- _Challenge_
Give back the whole listing exactly as shown.

- _Dataset section_
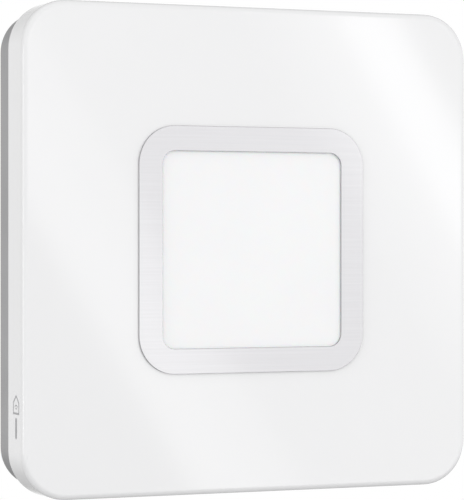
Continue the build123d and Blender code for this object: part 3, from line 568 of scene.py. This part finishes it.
def white_world():
    """White walls round the horizon, darker overhead and below, most of all behind the object."""
    world = bpy.data.worlds.new("studio")
    world.use_nodes = True
    tree = world.node_tree
    split = tree.nodes.new("ShaderNodeSeparateXYZ")
    tree.links.new(tree.nodes.new("ShaderNodeTexCoord").outputs["Generated"], split.inputs["Vector"])

    def ranged(value, numbers):
        made = tree.nodes.new("ShaderNodeMapRange")
        for socket, number in zip(("From Min", "From Max", "To Min", "To Max"), numbers):
            made.inputs[socket].default_value = number
        tree.links.new(split.outputs[value], made.inputs["Value"])
        return made.outputs["Result"]

    def wall(stops):
        ramp = tree.nodes.new("ShaderNodeValToRGB")
        while len(ramp.color_ramp.elements) < len(stops):
            ramp.color_ramp.elements.new(0.5)
        for stop, (position, grey) in zip(ramp.color_ramp.elements, stops):
            stop.position = position
            stop.color = (grey, grey, grey, 1)
        tree.links.new(height, ramp.inputs["Fac"])
        return ramp.outputs["Color"]

    height = ranged("Z", (-1, 1, 0, 1))
    both = tree.nodes.new("ShaderNodeMix")
    both.data_type = "RGBA"
    tree.links.new(ranged("Y", (0.35, -0.35, 0, 1)), both.inputs["Factor"])
    tree.links.new(wall(BACK_WALL), both.inputs[6])
    tree.links.new(wall(FRONT_WALL), both.inputs[7])
    tree.links.new(both.outputs[2], tree.nodes["Background"].inputs["Color"])
    tree.links.new(ranged("Y", (0, -1, 1, FRONT_GAIN)), tree.nodes["Background"].inputs["Strength"])
    scene.world = world


def hang(data, place, turn, glow, area):
    """A lamp of that radiance, which the camera doesn't see."""
    data.energy = glow * math.pi * area
    lamp = bpy.data.objects.new(data.name, data)
    lamp.matrix_world = Matrix.Translation(place) @ turn.to_4x4()
    lamp.visible_camera = False
    scene.collection.objects.link(lamp)


def fill_light(name, place, width, height, glow):
    """An upright softbox aimed at the object."""
    data = bpy.data.lights.new(name, "AREA")
    data.shape = "RECTANGLE"
    data.size, data.size_y = width, height
    hang(data, Vector(place), (-Vector(place)).to_track_quat("-Z", "Y").to_matrix(), glow, width * height)


BANK_DISTANCE = 1.5  # the softboxes hang in one upright plane this far in front of the wall
BANK_TILT = 58.0  # and lean this far from level, so that the gloss shows slanting bands


def softbox(layer, name, start, end, glow, length=0.95, along=0.35):
    """A strip of the bank from start to end across its slant; each hangs in a layer of its own."""
    data = bpy.data.lights.new(name, "AREA")
    data.shape = "RECTANGLE"
    data.size, data.size_y = end - start, length
    tilt = math.radians(BANK_TILT)
    across = Vector((math.sin(tilt), 0, math.cos(tilt)))
    downhill = Vector((math.cos(tilt), 0, -math.sin(tilt)))
    facing = Vector((0, -1, 0))  # a lamp shines along its own -Z, here towards the wall
    place = across * (start + end) / 2 + downhill * along + facing * (BANK_DISTANCE + 0.01 * layer)
    turn = Matrix((across, facing.cross(across), facing)).transposed()
    hang(data, place, turn, glow, (end - start) * length)


def pale_floor():
    """A plain pale floor well below the object, which thins out to nothing before its edge."""
    mesh = bpy.data.meshes.new("floor")
    drop, reach = -0.75, 2.4
    corners = [(-reach, -reach, drop), (reach, -reach, drop), (reach, reach, drop), (-reach, reach, drop)]
    mesh.from_pydata(corners, [], [(0, 1, 2, 3)])
    floor = bpy.data.objects.new("floor", mesh)
    scene.collection.objects.link(floor)
    grey = (0.62, 0.62, 0.62)
    paint = new_material("floor_pale", grey, 0.7)
    tree = Tree(paint)
    grain = tree.noise(900, 3)
    tree.finish(
        colour=tree.mix(tree.spread(grain, 0, 1), tinted(grey, -0.01), tinted(grey, 0.01)),
        normal=tree.bump(grain, 0.05),
    )
    distance = tree.node("ShaderNodeVectorMath", operation="LENGTH")
    tree.link(tree.coordinates, distance.inputs[0])
    tree.link(tree.spread(distance.outputs["Value"], 1, 0, 1.3, 2.3), tree.shader.inputs["Alpha"])
    mesh.materials.append(paint)


white_world()
pale_floor()
for layer, strip in enumerate((
    ("box_wide", 0.33, 1.0, 0.33),
    ("box_left_core", 0.33, 0.40, 0.15),
    ("box_left_fall", 0.33, 0.46, 0.35),
    ("box_right_fall", 0.72, 0.905, 0.2),
    ("box_right_rise", 0.77, 0.905, 0.22),
    ("box_right_core", 0.83, 0.905, 1.0),
)):
    softbox(layer, *strip)
fill_light("side", (-1.46, -0.36, 0.0), 0.36, 0.64, 2.3)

- _Finished task_
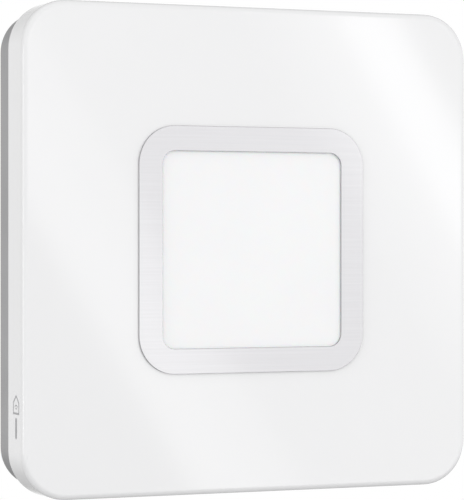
Continue the build123d and Blender code for this object: part 3, from line 568 of scene.py. This part finishes it.
def white_world():
    """White walls round the horizon, darker overhead and below, most of all behind the object."""
    world = bpy.data.worlds.new("studio")
    world.use_nodes = True
    tree = world.node_tree
    split = tree.nodes.new("ShaderNodeSeparateXYZ")
    tree.links.new(tree.nodes.new("ShaderNodeTexCoord").outputs["Generated"], split.inputs["Vector"])

    def ranged(value, numbers):
        made = tree.nodes.new("ShaderNodeMapRange")
        for socket, number in zip(("From Min", "From Max", "To Min", "To Max"), numbers):
            made.inputs[socket].default_value = number
        tree.links.new(split.outputs[value], made.inputs["Value"])
        return made.outputs["Result"]

    def wall(stops):
        ramp = tree.nodes.new("ShaderNodeValToRGB")
        while len(ramp.color_ramp.elements) < len(stops):
            ramp.color_ramp.elements.new(0.5)
        for stop, (position, grey) in zip(ramp.color_ramp.elements, stops):
            stop.position = position
            stop.color = (grey, grey, grey, 1)
        tree.links.new(height, ramp.inputs["Fac"])
        return ramp.outputs["Color"]

    height = ranged("Z", (-1, 1, 0, 1))
    both = tree.nodes.new("ShaderNodeMix")
    both.data_type = "RGBA"
    tree.links.new(ranged("Y", (0.35, -0.35, 0, 1)), both.inputs["Factor"])
    tree.links.new(wall(BACK_WALL), both.inputs[6])
    tree.links.new(wall(FRONT_WALL), both.inputs[7])
    tree.links.new(both.outputs[2], tree.nodes["Background"].inputs["Color"])
    tree.links.new(ranged("Y", (0, -1, 1, FRONT_GAIN)), tree.nodes["Background"].inputs["Strength"])
    scene.world = world


def hang(data, place, turn, glow, area):
    """A lamp of that radiance, which the camera doesn't see."""
    data.energy = glow * math.pi * area
    lamp = bpy.data.objects.new(data.name, data)
    lamp.matrix_world = Matrix.Translation(place) @ turn.to_4x4()
    lamp.visible_camera = False
    scene.collection.objects.link(lamp)


def fill_light(name, place, width, height, glow):
    """An upright softbox aimed at the object."""
    data = bpy.data.lights.new(name, "AREA")
    data.shape = "RECTANGLE"
    data.size, data.size_y = width, height
    hang(data, Vector(place), (-Vector(place)).to_track_quat("-Z", "Y").to_matrix(), glow, width * height)


BANK_DISTANCE = 1.5  # the softboxes hang in one upright plane this far in front of the wall
BANK_TILT = 58.0  # and lean this far from level, so that the gloss shows slanting bands


def softbox(layer, name, start, end, glow, length=0.95, along=0.35):
    """A strip of the bank from start to end across its slant; each hangs in a layer of its own."""
    data = bpy.data.lights.new(name, "AREA")
    data.shape = "RECTANGLE"
    data.size, data.size_y = end - start, length
    tilt = math.radians(BANK_TILT)
    across = Vector((math.sin(tilt), 0, math.cos(tilt)))
    downhill = Vector((math.cos(tilt), 0, -math.sin(tilt)))
    facing = Vector((0, -1, 0))  # a lamp shines along its own -Z, here towards the wall
    place = across * (start + end) / 2 + downhill * along + facing * (BANK_DISTANCE + 0.01 * layer)
    turn = Matrix((across, facing.cross(across), facing)).transposed()
    hang(data, place, turn, glow, (end - start) * length)


def pale_floor():
    """A plain pale floor well below the object, which thins out to nothing before its edge."""
    mesh = bpy.data.meshes.new("floor")
    drop, reach = -0.75, 2.4
    corners = [(-reach, -reach, drop), (reach, -reach, drop), (reach, reach, drop), (-reach, reach, drop)]
    mesh.from_pydata(corners, [], [(0, 1, 2, 3)])
    floor = bpy.data.objects.new("floor", mesh)
    scene.collection.objects.link(floor)
    grey = (0.62, 0.62, 0.62)
    paint = new_material("floor_pale", grey, 0.7)
    tree = Tree(paint)
    grain = tree.noise(900, 3)
    tree.finish(
        colour=tree.mix(tree.spread(grain, 0, 1), tinted(grey, -0.01), tinted(grey, 0.01)),
        normal=tree.bump(grain, 0.05),
    )
    distance = tree.node("ShaderNodeVectorMath", operation="LENGTH")
    tree.link(tree.coordinates, distance.inputs[0])
    tree.link(tree.spread(distance.outputs["Value"], 1, 0, 1.3, 2.3), tree.shader.inputs["Alpha"])
    mesh.materials.append(paint)


white_world()
pale_floor()
for layer, strip in enumerate((
    ("box_wide", 0.33, 1.0, 0.33),
    ("box_left_core", 0.33, 0.40, 0.15),
    ("box_left_fall", 0.33, 0.46, 0.35),
    ("box_right_fall", 0.72, 0.905, 0.2),
    ("box_right_rise", 0.77, 0.905, 0.22),
    ("box_right_core", 0.83, 0.905, 1.0),
)):
    softbox(layer, *strip)
fill_light("side", (-1.46, -0.36, 0.0), 0.36, 0.64, 2.3)